После перерыва г-н Ляцкий, убедившись наконец, что публика восприняла г-на Горького в исправленном и единственно ‘нужном и важном’ виде, предлагает подсудимому подписать следующий акт отречения:
‘Я, нижеподписавшийся, М. Горький, признаю, что мой жанр — одна, много две человеческие фигуры, мирный пейзаж, море, солнце и воздух. Здесь я у себя дома, здесь я — тонкий эстетик и не менее тонкий психолог, стоящий в раздумье над вечными сумерками духа, вечными проблемами человеческого бытия, которые становятся тем глубже, чем напряженнее добиваешься их разгадки’.
[…]
II
Среди целого ряда конфликтов и противоречий, выдвигаемых процессом развития общественной жизни, есть одно весьма существенное, хотя и не бросающееся резко в глаза, — именно противоречие между содержанием жизни и вырабатываемой ею формой. Содержание жизни несравненно богаче и разнообразнее, чем те формы, в которые старается она втиснуть это содержание в ходе исторического развития. С самым жестоким ригоризмом укладывает она бесконечное богатство жизненных явлений на прокрустово ложе сложившихся общественных форм и безжалостно уродует все, что не хочет поместиться в этих тесных рамках. И все-таки, как ни старается рутина общественной жизни свести всю совокупность общественных явлений к немногим, выработанным ею рубрикам, есть в самом процессе жизни фактор, вечно протестующий против этого ригоризма: фактор этот дифференциация. Она настойчиво стремится разлагать установившиеся отношения, разрушать сложившиеся общественные организмы, выделяя из них элементы, всплывающие наподобие пены или шлаков на поверхность общественной жизни. Представляют ли эти шлаки ненужный отброс в процессе развития, или же в них кроются ценные частицы — и в этом и в другом случае свидетельствуют они, что в этом процессе не все обстоит благополучно, что сам этот процесс вмещает не все силы и способности, а, стало быть, удовлетворяет не все потребности и нужды. И чем больше таких шлаков скопляется на поверхности жизни и чем большую ценность заключают в себе они, — ценность, конечно, не общественную, не положительную, а отрицательную, указывающую, чем они не были, но могли быть, — тем меньше, значит, существующий строй отношений удовлетворяет запросам всей жизни во всем ее богатстве и разнообразии. Но такова судьба всякого стихийного, бессознательного, в том числе и исторического процесса, что раз начавшееся развитие должно идти до того предела, пока не превратится в нелепость, а следовательно, в сознанный факт, или пока постороннее влияние не изменит его хода. Таким образом, и тот общественный процесс, который заставил вдавливать жизнь в тиски определенных общественных форм, идет и развивается, не считаясь с тем, что жизнь движется совсем иным путем, что она все более и более усложняется и разнообразится. Благодаря этому основному противоречию формы и содержания все больше и больше сил выбрасывается за борт, благодаря этому становится ‘тесно и душно’ людям на свете, несмотря на то, что чуть не с каждым днем завоевываются все большие и большие области в физическом и духовном мире.

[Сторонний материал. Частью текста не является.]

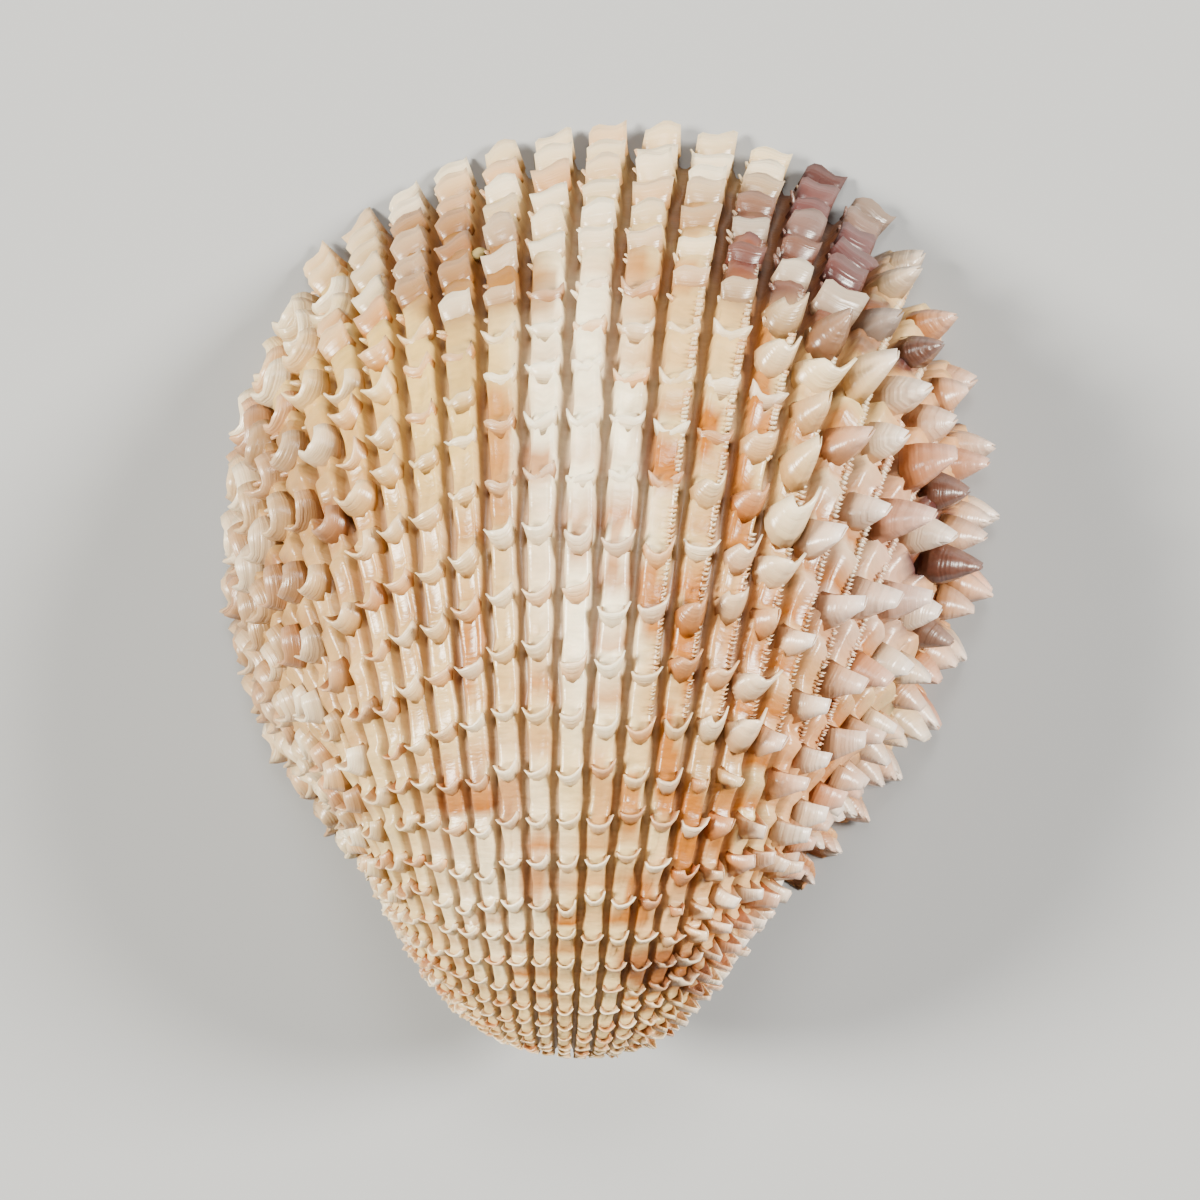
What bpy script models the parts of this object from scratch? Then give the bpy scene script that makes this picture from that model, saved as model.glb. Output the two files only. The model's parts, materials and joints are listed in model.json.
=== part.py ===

Я указал на то, что жизнь становится все богаче, все разнообразнее. Но чем более осложняется она, чем более элементов входит в нее в виде слагаемых, тем больше возможности для новых сочетаний, тем больше новых типов создает она. И каждый новый тип — индивидуальный или коллективный — предъявляет свои требования, ищет занять свое место на жизненном пиру, получить свою долю в общем богатстве. Но жизнь неодинаково относится к своим детям: для одних она мать, для других злая мачеха. Современная жизнь — жизнь общественная — не знает человека вообще, чтобы получить в ней права гражданства, нужно предъявить своего рода паспорт, установить свою общественную физиономию.
В вечной борьбе за существование, которую пришлось вести человеку, в борьбе с природой, с одной стороны, в борьбе с человеком же за первенство и господство — с другой, выработались те формы общежития, вызванные потребностью разделения труда и организации производительных сил общества, которые являются столь характерными для цивилизованных народов. Формы эти — классовая группировка общества. Общественное производство, общественная эксплуатация природных богатств и производительных сил, превратили общество в своего рода механизм, где отдельные классы и группы поставлены друг к другу в отношения, наивыгоднейшие при данных исторических условиях для достижения основной цели — общественного производства. Главным же руководителем и регулятором этого механизма является та общественная группа, которую ход исторического развития поставил во главе общества. Имея в своих руках власть организовать и регулировать строй общественных отношений, она организует его применительно к наиполнейшему удовлетворению своих потребностей. В интересах этой группы, конечно, обеспечить, по возможности, санкционированный ею порядок вещей, как наиболее соответствующий ее потребностям. Благодаря этому она всеми силами старается сохранить те групповые деления, на которые разбилось общество в процессе общественного производства. Дробясь в интересах этого производства на целый ряд больших или меньших групп, общество представляет очень пеструю картину. Каждая такая группа образуется на почве общности материальных интересов, на тождестве способов добывания средств к жизни. Эти одинаковые экономические условия порождают одинаковую психологию у членов данной группы, одинаковые правовые и нравственные понятия. Экономически необходимое становится психологически необходимым, нравственным, законным. Создается, таким образом, свой мирок понятий и взглядов, мирок, хотя и подчиняющийся некоторым воззрениям доминирующей группы, так называемым понятиям всего общества, — но в то же время свято охраняющий и свое специфическое миропонимание.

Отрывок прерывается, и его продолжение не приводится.